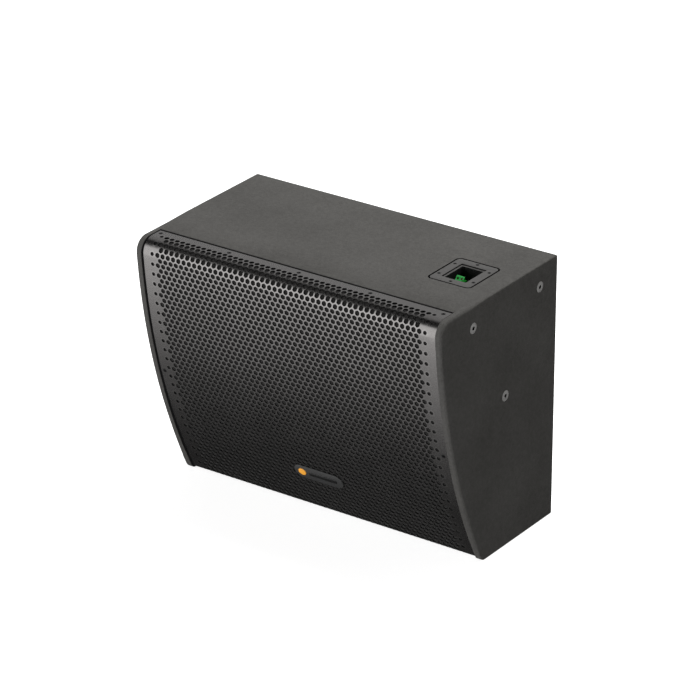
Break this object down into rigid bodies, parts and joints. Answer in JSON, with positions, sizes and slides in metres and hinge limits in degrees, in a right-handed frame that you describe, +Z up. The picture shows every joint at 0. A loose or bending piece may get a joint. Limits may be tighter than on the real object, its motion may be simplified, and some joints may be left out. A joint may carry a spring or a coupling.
{
  "type": "installation loudspeaker",
  "caption": "Two-way full-range loudspeaker with a curved perforated steel front, flat back, recessed screw-terminal dish and threaded fixing points on both sides.",
  "frame": {"origin": "centre of the bounding box's bottom face, on the surface the cabinet stands on", "axes": "+X across the width towards the side with the terminal dish, +Y from the front to the flat back, +Z up"},
  "size_m": [0.6164, 0.3479, 0.482],
  "materials": {
    "cabinet_paint": "matte",
    "plywood": "matte",
    "grille_steel": "satin",
    "foam": "matte",
    "badge": "satin",
    "black_screws": "satin",
    "dish_plastic": "matte",
    "terminal_green": "satin",
    "zinc": "satin",
    "plate_steel": "satin",
    "fly_screw_steel": "satin",
    "cast_aluminium": "matte",
    "magnet": "matte",
    "paper_cone": "matte",
    "surround_rubber": "matte",
    "spider_cloth": "matte",
    "voice_coil": "satin",
    "horn_plastic": "matte",
    "diaphragm": "satin",
    "circuit_board": "satin",
    "copper_coil": "satin",
    "film_capacitor": "satin",
    "wadding": "matte"
  },
  "bodies": {
    "cabinet": {"left_cheek": "cabinet_paint", "right_cheek": "cabinet_paint", "top_panel": "cabinet_paint", "bottom_panel": "cabinet_paint", "back_panel": "cabinet_paint", "baffle_board": "plywood", "brace_strut": "plywood", "grille_batten_left": "plywood", "grille_batten_right": "plywood", "grille": "grille_steel", "grille_foam": "foam", "badge": "badge", "grille_screw_top_1": "black_screws", "grille_screw_top_2": "black_screws", "grille_screw_top_3": "black_screws", "grille_screw_top_4": "black_screws", "grille_screw_top_5": "black_screws", "grille_screw_left": "black_screws", "grille_screw_right": "black_screws", "terminal_screw_1": "black_screws", "terminal_screw_2": "black_screws", "terminal_screw_3": "black_screws", "terminal_screw_4": "black_screws", "terminal_screw_5": "black_screws", "terminal_screw_6": "black_screws", "woofer_bolt_1": "black_screws", "woofer_bolt_2": "black_screws", "woofer_bolt_3": "black_screws", "woofer_bolt_4": "black_screws", "terminal_dish": "dish_plastic", "terminal_header": "terminal_green", "fly_plate_left": "plate_steel", "fly_plate_right": "plate_steel", "fly_screw_left_1": "fly_screw_steel", "fly_screw_left_2": "fly_screw_steel", "fly_screw_left_3": "fly_screw_steel", "fly_screw_right_1": "fly_screw_steel", "fly_screw_right_2": "fly_screw_steel", "fly_screw_right_3": "fly_screw_steel", "woofer_basket": "cast_aluminium", "woofer_top_plate": "plate_steel", "woofer_magnet": "magnet", "woofer_yoke": "plate_steel", "woofer_surround": "surround_rubber", "woofer_spider": "spider_cloth", "hf_horn": "horn_plastic", "hf_driver": "magnet", "hf_rear_cap": "cast_aluminium", "crossover_board": "circuit_board", "crossover_inductor": "copper_coil", "crossover_capacitor": "film_capacitor", "port_tube": "horn_plastic", "damping_wadding": "wadding"},
    "woofer_moving": {"woofer_cone": "paper_cone", "woofer_dust_cap": "paper_cone", "woofer_voice_coil": "voice_coil"},
    "hf_moving": {"hf_diaphragm": "diaphragm"},
    "terminal_plug_body": {"terminal_plug": "terminal_green"},
    "clamp_screw_body_1": {"clamp_screw_1": "zinc"},
    "clamp_screw_body_2": {"clamp_screw_2": "zinc"}
  },
  "joints": [
    {"name": "cone_travel", "type": "slide", "parent": "cabinet", "child": "woofer_moving", "axis": [0, -0.9635, -0.2677], "range_m": [-0.006, 0.006], "stiffness_N_per_m": 3000, "deforming": ["woofer_surround", "woofer_spider"]},
    {"name": "diaphragm_travel", "type": "slide", "parent": "cabinet", "child": "hf_moving", "axis": [0, -0.9635, -0.2677], "range_m": [-0.0003, 0.0003], "stiffness_N_per_m": 4000},
    {"name": "plug_pull", "type": "slide", "parent": "cabinet", "child": "terminal_plug_body", "axis": [0, 0, 1], "range_m": [0, 0.014]},
    {"name": "clamp_screw_turn_1", "type": "hinge", "parent": "terminal_plug_body", "child": "clamp_screw_body_1", "pos_m": [0.2119, 0.0192, 0.47075], "axis": [0, -0.7071, 0.7071], "range_deg": [0, 1080]},
    {"name": "clamp_screw_turn_2", "type": "hinge", "parent": "terminal_plug_body", "child": "clamp_screw_body_2", "pos_m": [0.2195, 0.0192, 0.47075], "axis": [0, -0.7071, 0.7071], "range_deg": [0, 1080]}
  ]
}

____

Return every line exactly.

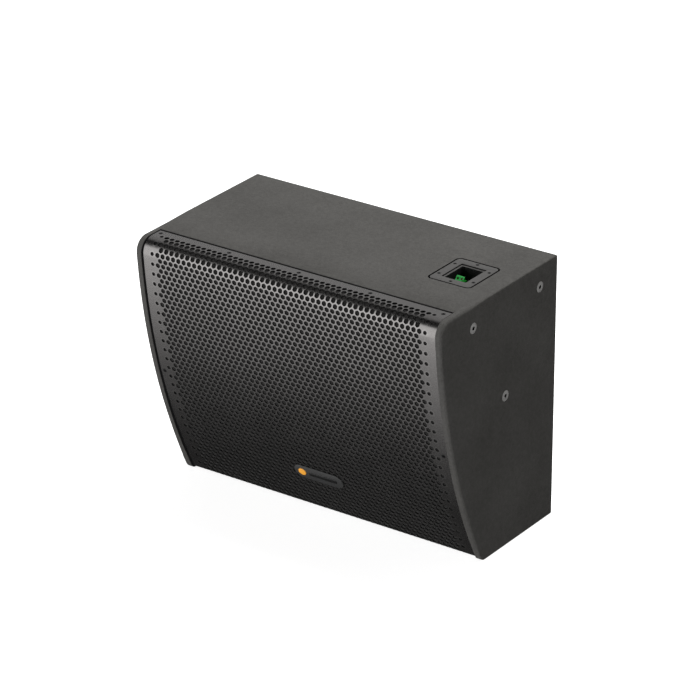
Break this object down into rigid bodies, parts and joints. Answer in JSON, with positions, sizes and slides in metres and hinge limits in degrees, in a right-handed frame that you describe, +Z up. The picture shows every joint at 0. A loose or bending piece may get a joint. Limits may be tighter than on the real object, its motion may be simplified, and some joints may be left out. A joint may carry a spring or a coupling.
{
  "type": "installation loudspeaker",
  "caption": "Two-way full-range loudspeaker with a curved perforated steel front, flat back, recessed screw-terminal dish and threaded fixing points on both sides.",
  "frame": {"origin": "centre of the bounding box's bottom face, on the surface the cabinet stands on", "axes": "+X across the width towards the side with the terminal dish, +Y from the front to the flat back, +Z up"},
  "size_m": [0.6164, 0.3479, 0.482],
  "materials": {
    "cabinet_paint": "matte",
    "plywood": "matte",
    "grille_steel": "satin",
    "foam": "matte",
    "badge": "satin",
    "black_screws": "satin",
    "dish_plastic": "matte",
    "terminal_green": "satin",
    "zinc": "satin",
    "plate_steel": "satin",
    "fly_screw_steel": "satin",
    "cast_aluminium": "matte",
    "magnet": "matte",
    "paper_cone": "matte",
    "surround_rubber": "matte",
    "spider_cloth": "matte",
    "voice_coil": "satin",
    "horn_plastic": "matte",
    "diaphragm": "satin",
    "circuit_board": "satin",
    "copper_coil": "satin",
    "film_capacitor": "satin",
    "wadding": "matte"
  },
  "bodies": {
    "cabinet": {"left_cheek": "cabinet_paint", "right_cheek": "cabinet_paint", "top_panel": "cabinet_paint", "bottom_panel": "cabinet_paint", "back_panel": "cabinet_paint", "baffle_board": "plywood", "brace_strut": "plywood", "grille_batten_left": "plywood", "grille_batten_right": "plywood", "grille": "grille_steel", "grille_foam": "foam", "badge": "badge", "grille_screw_top_1": "black_screws", "grille_screw_top_2": "black_screws", "grille_screw_top_3": "black_screws", "grille_screw_top_4": "black_screws", "grille_screw_top_5": "black_screws", "grille_screw_left": "black_screws", "grille_screw_right": "black_screws", "terminal_screw_1": "black_screws", "terminal_screw_2": "black_screws", "terminal_screw_3": "black_screws", "terminal_screw_4": "black_screws", "terminal_screw_5": "black_screws", "terminal_screw_6": "black_screws", "woofer_bolt_1": "black_screws", "woofer_bolt_2": "black_screws", "woofer_bolt_3": "black_screws", "woofer_bolt_4": "black_screws", "terminal_dish": "dish_plastic", "terminal_header": "terminal_green", "fly_plate_left": "plate_steel", "fly_plate_right": "plate_steel", "fly_screw_left_1": "fly_screw_steel", "fly_screw_left_2": "fly_screw_steel", "fly_screw_left_3": "fly_screw_steel", "fly_screw_right_1": "fly_screw_steel", "fly_screw_right_2": "fly_screw_steel", "fly_screw_right_3": "fly_screw_steel", "woofer_basket": "cast_aluminium", "woofer_top_plate": "plate_steel", "woofer_magnet": "magnet", "woofer_yoke": "plate_steel", "woofer_surround": "surround_rubber", "woofer_spider": "spider_cloth", "hf_horn": "horn_plastic", "hf_driver": "magnet", "hf_rear_cap": "cast_aluminium", "crossover_board": "circuit_board", "crossover_inductor": "copper_coil", "crossover_capacitor": "film_capacitor", "port_tube": "horn_plastic", "damping_wadding": "wadding"},
    "woofer_moving": {"woofer_cone": "paper_cone", "woofer_dust_cap": "paper_cone", "woofer_voice_coil": "voice_coil"},
    "hf_moving": {"hf_diaphragm": "diaphragm"},
    "terminal_plug_body": {"terminal_plug": "terminal_green"},
    "clamp_screw_body_1": {"clamp_screw_1": "zinc"},
    "clamp_screw_body_2": {"clamp_screw_2": "zinc"}
  },
  "joints": [
    {"name": "cone_travel", "type": "slide", "parent": "cabinet", "child": "woofer_moving", "axis": [0, -0.9635, -0.2677], "range_m": [-0.006, 0.006], "stiffness_N_per_m": 3000, "deforming": ["woofer_surround", "woofer_spider"]},
    {"name": "diaphragm_travel", "type": "slide", "parent": "cabinet", "child": "hf_moving", "axis": [0, -0.9635, -0.2677], "range_m": [-0.0003, 0.0003], "stiffness_N_per_m": 4000},
    {"name": "plug_pull", "type": "slide", "parent": "cabinet", "child": "terminal_plug_body", "axis": [0, 0, 1], "range_m": [0, 0.014]},
    {"name": "clamp_screw_turn_1", "type": "hinge", "parent": "terminal_plug_body", "child": "clamp_screw_body_1", "pos_m": [0.2119, 0.0192, 0.47075], "axis": [0, -0.7071, 0.7071], "range_deg": [0, 1080]},
    {"name": "clamp_screw_turn_2", "type": "hinge", "parent": "terminal_plug_body", "child": "clamp_screw_body_2", "pos_m": [0.2195, 0.0192, 0.47075], "axis": [0, -0.7071, 0.7071], "range_deg": [0, 1080]}
  ]
}